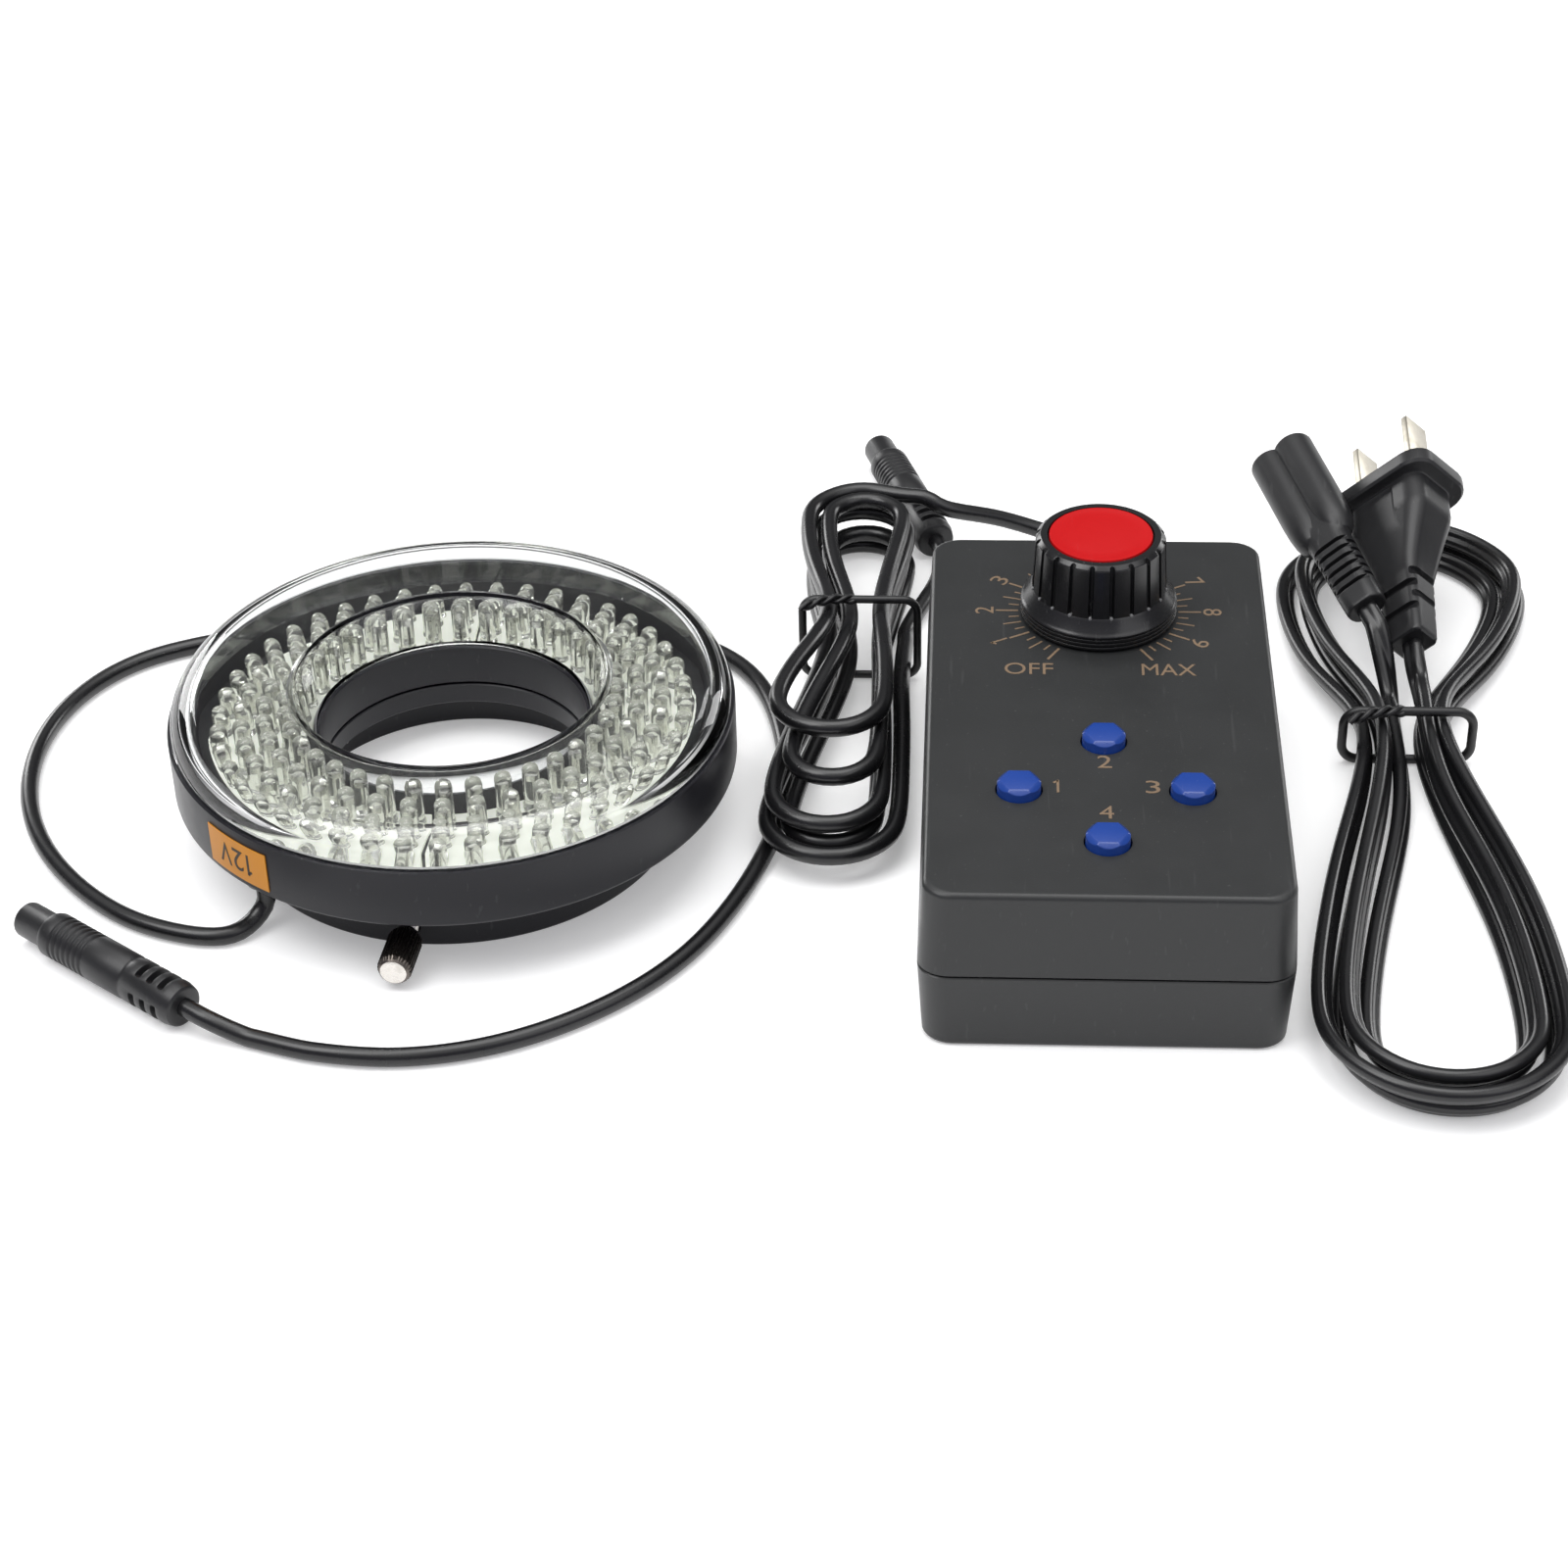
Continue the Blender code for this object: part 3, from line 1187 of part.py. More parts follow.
───
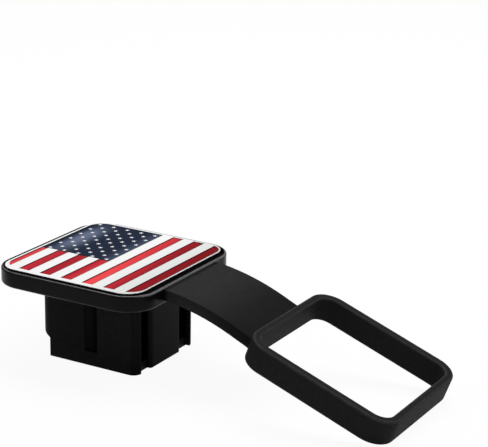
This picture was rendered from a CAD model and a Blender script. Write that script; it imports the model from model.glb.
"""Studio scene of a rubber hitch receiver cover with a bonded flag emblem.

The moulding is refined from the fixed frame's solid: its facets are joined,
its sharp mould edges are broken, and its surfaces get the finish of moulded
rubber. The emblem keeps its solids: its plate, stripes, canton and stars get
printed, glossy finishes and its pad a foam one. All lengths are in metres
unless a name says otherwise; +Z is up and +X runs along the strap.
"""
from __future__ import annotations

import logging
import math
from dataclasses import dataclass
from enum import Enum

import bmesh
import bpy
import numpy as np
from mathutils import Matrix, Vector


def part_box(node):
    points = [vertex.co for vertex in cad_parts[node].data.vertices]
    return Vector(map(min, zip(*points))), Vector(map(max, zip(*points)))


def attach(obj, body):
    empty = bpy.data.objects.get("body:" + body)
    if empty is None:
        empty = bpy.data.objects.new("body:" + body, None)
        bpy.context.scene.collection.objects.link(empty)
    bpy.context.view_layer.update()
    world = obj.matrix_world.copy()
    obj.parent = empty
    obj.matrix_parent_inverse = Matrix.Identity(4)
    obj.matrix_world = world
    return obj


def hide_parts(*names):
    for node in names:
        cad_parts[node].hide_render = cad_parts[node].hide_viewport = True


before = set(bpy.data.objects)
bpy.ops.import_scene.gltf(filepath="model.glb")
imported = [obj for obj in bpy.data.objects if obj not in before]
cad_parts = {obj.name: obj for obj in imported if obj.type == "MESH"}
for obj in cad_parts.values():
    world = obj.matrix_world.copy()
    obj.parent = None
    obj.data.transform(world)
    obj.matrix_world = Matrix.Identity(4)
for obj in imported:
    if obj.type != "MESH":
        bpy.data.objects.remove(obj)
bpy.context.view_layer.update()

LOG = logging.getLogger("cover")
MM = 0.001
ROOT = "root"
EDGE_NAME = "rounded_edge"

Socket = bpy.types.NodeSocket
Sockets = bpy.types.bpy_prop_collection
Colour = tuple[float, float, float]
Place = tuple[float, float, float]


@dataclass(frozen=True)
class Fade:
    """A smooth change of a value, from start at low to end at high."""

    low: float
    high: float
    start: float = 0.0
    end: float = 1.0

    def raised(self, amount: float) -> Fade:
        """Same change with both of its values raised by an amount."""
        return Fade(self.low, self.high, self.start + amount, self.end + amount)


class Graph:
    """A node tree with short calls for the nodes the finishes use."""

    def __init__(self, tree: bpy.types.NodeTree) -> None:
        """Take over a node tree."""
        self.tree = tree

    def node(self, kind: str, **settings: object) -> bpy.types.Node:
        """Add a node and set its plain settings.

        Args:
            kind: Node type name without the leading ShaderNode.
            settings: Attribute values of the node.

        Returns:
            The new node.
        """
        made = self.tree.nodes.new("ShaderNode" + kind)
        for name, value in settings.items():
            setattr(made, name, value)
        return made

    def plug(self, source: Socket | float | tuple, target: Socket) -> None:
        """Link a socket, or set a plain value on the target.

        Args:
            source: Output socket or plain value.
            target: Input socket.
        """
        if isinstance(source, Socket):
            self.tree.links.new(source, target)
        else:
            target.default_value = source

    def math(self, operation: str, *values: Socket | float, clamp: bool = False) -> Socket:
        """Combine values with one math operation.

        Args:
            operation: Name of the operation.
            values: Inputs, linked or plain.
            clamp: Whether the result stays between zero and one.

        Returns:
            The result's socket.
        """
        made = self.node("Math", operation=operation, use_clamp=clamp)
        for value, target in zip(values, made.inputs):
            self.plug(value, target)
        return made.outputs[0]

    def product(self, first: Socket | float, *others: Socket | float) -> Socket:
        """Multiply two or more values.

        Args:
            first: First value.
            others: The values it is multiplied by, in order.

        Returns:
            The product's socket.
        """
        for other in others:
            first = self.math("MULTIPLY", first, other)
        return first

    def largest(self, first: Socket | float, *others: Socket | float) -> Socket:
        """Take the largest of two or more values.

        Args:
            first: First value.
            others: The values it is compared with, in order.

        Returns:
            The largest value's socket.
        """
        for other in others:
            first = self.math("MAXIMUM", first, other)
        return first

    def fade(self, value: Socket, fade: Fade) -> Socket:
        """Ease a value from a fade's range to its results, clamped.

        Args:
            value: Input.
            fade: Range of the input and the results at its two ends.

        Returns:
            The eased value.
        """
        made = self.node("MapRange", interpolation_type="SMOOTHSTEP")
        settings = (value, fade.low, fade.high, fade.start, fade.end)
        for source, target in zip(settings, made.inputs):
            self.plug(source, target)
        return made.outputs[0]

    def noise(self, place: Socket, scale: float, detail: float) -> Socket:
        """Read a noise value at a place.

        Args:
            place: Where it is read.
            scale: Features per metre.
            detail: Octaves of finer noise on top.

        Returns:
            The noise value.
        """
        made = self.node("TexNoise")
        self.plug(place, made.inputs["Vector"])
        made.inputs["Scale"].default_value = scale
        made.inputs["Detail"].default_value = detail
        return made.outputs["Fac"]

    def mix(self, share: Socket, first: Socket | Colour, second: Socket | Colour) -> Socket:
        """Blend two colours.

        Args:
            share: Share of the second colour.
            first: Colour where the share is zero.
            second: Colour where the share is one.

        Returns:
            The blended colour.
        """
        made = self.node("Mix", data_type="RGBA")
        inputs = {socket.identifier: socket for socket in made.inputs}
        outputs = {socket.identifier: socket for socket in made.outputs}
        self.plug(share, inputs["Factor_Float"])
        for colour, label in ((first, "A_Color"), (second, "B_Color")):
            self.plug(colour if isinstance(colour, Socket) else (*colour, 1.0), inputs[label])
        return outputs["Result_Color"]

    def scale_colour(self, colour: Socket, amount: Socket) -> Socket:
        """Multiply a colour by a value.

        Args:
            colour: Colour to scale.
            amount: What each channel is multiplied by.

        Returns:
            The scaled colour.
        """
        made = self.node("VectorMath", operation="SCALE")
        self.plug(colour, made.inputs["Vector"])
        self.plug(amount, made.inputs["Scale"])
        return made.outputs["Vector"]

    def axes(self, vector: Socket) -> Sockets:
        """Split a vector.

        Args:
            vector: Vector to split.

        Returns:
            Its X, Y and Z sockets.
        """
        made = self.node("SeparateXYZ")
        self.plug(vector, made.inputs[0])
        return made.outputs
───
### Stated exercise
Quote the data above from the line containing "imported = [obj" to the line containing "node tree with", inclusive, and stop.

### Answer to the problem
imported = [obj for obj in bpy.data.objects if obj not in before]
cad_parts = {obj.name: obj for obj in imported if obj.type == "MESH"}
for obj in cad_parts.values():
    world = obj.matrix_world.copy()
    obj.parent = None
    obj.data.transform(world)
    obj.matrix_world = Matrix.Identity(4)
for obj in imported:
    if obj.type != "MESH":
        bpy.data.objects.remove(obj)
bpy.context.view_layer.update()

LOG = logging.getLogger("cover")
MM = 0.001
ROOT = "root"
EDGE_NAME = "rounded_edge"

Socket = bpy.types.NodeSocket
Sockets = bpy.types.bpy_prop_collection
Colour = tuple[float, float, float]
Place = tuple[float, float, float]


@dataclass(frozen=True)
class Fade:
    """A smooth change of a value, from start at low to end at high."""

    low: float
    high: float
    start: float = 0.0
    end: float = 1.0

    def raised(self, amount: float) -> Fade:
        """Same change with both of its values raised by an amount."""
        return Fade(self.low, self.high, self.start + amount, self.end + amount)


class Graph:
    """A node tree with short calls for the nodes the finishes use."""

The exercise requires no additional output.